Ma a dominare le belle guglie bianche, oggi più che mai, è la Madonnina piantata lì dal 1774 che luccica al sole e brilla la notte. Finalmente tutto ristrutturato, incluse le belle finestre di vetri colorati, sempre accese. Da sempre la nostra Cattedrale è stata dal 1300, così come a cavallo tra il 1800 e il 1900, quando vi lavorò Brentano, ricca di segreti e di storia. Gaetano Salvemini lo attribuiva al fatto che era una contiinua fabbrica , un cantiere infinito, lo testimonia il bel museo del Duomo che sta al suo fianco destro. In ogni caso è difficile ignorare il grido di dolore che filtra attraverso le sculture tipiche gotiche cavate dal prezioso marmo candido che lo smog ricopre senza pietà. Giovanni Testori aveva detto che quel lamento che filtra dalle guglie è quasi un pianto tragico per scuotere cittadini e politici a prendersi cura del capoluogo lombardo, l’eco-pass non è stata una soluzione al problema dello smog e del traffico: «Si paga per inquinare», dicono i milanesi. Le immagini sacre sul tetto del Duomo i doccioni decorati, i pluviali che assomigliano tanto a mostri umanizzati che urlano il loro dolore sacro ci riportano sempre al giorno dalla sua prima costruzione terminata nel 1396; pinnacoli e allegorie sono stati fotografati dai più grandi artisti del mondo e quando in un famoso film Totò arriva a Milano con Peppino, dove si trova a discutere con un «ghisa»?. In Piazza del Duomo, tra francesismi e un italiano burlesco.

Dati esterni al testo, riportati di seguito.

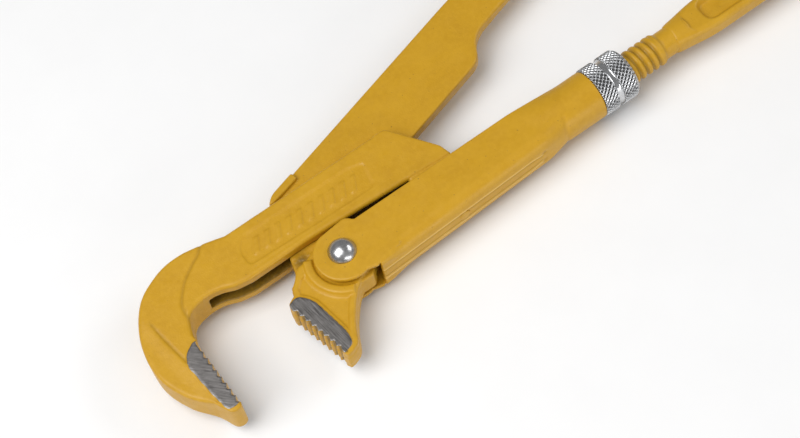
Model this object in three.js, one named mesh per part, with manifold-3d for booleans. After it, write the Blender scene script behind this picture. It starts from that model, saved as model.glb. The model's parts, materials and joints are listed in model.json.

Davanti al vecchio Camparino o Zucca, si trovavano Giorgio Strehler, Paolo Grassi, Ferruccio Parri, Sandro Pertini, Ennio Flaiano, Gaetano Afeltra, Camilla Cederna, Carla Fracci, Ugo Mulas, Dino Buzzati che più volte lo dipinse, Stendhal, Carlo Emilio Gadda….E nel libro fotografico di Marco Anelli, «All’ombra del Duomo», edizioni Contrasto, attraverso i suoi scatti in bianco e nero, sono raccolti brani di scrittori che hanno avuto a che fare in qualche modo con la Veneranda Fabbrica del Duomo e le sue meravigliose guglie attorno alle quali si raccoglie il mistero di secoli. E chi da bambino non è salito volutamente a piedi dalle strettissime scale claustrofobiche, invece di usare gli ascensori, per toccare il «tetto di Milano». Recentemente le sue Guglie sono diventate anche il palcoscenico di concerto come quello di Josè Carreras e Charles Asnavour o di altri di musica classica. Le sue scultute si sono affilate ancora di più illuminate da laser colorati specie d’estate. E proprio in questi giorni che stanno terminando le sfilate di moda, sono stati tanti i milanesi che hanno urlato «orrore!» a quel lungo capannone bianco destinato alla moda che dal fondo della piazza impedisce di vedere il sagrato e i magnifici portali in bronzo della sua facciata. Come nello stesso modo era stata criticata l’idea di piantumare con alberi la piazza.
Ma torniamo al completato restauro che ha coinvolto numerose imprese e il nuovo spirito della Curia ad adattarsi a una certa pubblicità per raggiungere il vero e unico fine, quello di fare tornare agli antichi splendori il monumento tanto amato dai giapponesi. Quelle ultime guglie della facciata disegnate dall’architetto Giuseppe Brentano nel 1887 e quegli splendidi acquarelli del progettista Luca Beltrami dello stesso anno, ancora più gugliette lavorate, ricamate di quelle della nuova facciata di Brentano che parlavano di restauro stilistico, di illustrazione storica, come due aspetti della stessa funzione narrativa.

Oggi rimane un limite selettivo nel carattere d’arte da parte dei critici: il restauro di un’opera d’arte e di un monumento, la differenza che c’è tra restauro scientifico e quello interpretativo. Ma ciò che ancora una volta si è compiuto è stata l’unione tra gesti fisici e spirituali.